Des années 1980 à 2000, la pièce monologuée est très présente sur
la scène française. Cet ouvrage montre comment ce phénomène artistique
trouve sa nécessité dans le besoin d'explorer une forme qui travaille la
relation directe acteur/spectateur. L'autre toujours présent dans la salle, l'est
aussi dans la parole même du monologueur qui incorpore à lui-même une
forme d'altérité absente. La dramaturgie de cette pièce monologuée
s'élabore en étudiant d'abord l'adresse, qui va de l'adresse à un élément
concret à l'adresse abstraite qui joue avec la frontière de la fiction. Le lien
à l'autre est ensuite observé dans le récit qui le met en scène, à travers le
système des paroles rapportées. Le monologue se définit ainsi comme le
théâtre mental d'un personnage immédiat peuplé de multiples présences de
l'autre fantasmées, le traitement du temps et de l'espace y trouvant des
caractéristiques propres.
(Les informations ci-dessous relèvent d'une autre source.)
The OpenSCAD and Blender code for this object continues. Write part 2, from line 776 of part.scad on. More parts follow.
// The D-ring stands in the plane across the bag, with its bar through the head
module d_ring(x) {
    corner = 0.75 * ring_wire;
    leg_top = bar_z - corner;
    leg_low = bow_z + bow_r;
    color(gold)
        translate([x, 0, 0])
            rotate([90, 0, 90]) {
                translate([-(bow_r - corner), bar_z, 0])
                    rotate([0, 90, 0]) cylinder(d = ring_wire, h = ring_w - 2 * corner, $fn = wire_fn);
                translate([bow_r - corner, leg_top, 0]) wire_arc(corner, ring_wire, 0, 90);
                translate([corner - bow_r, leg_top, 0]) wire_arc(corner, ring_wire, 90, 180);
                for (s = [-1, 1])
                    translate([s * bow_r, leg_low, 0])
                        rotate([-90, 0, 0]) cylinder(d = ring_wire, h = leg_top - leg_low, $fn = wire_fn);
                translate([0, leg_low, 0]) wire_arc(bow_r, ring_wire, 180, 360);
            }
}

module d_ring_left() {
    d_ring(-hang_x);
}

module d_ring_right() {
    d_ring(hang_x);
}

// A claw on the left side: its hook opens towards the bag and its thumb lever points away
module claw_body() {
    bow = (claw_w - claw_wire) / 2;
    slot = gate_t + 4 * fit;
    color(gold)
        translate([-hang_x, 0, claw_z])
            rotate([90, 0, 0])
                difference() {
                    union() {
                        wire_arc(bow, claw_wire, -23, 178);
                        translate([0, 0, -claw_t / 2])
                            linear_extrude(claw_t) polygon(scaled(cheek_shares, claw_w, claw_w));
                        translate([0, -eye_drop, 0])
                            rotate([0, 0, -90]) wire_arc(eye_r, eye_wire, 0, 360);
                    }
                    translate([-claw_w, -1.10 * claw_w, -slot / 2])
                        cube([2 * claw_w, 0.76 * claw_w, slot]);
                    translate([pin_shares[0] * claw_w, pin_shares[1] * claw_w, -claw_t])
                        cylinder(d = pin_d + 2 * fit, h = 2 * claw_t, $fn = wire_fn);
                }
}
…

Cette étude dessine, malgré l'hétérogénéité des
pièces abordées, un tableau du monologue de la fin du XXe siècle qui met
moins en scène un personnage en déroute, qu'une voix qui tente de
reconstruire une identité qui lui manque par un récit toujours incertain.
Cette difficulté fait du personnage de la pièce monologuée contemporaine
une figure spectrale, divisée entre l'immédiateté de son discours et un passé
qui ne cesse de faire retour, sans jamais être retrouvé.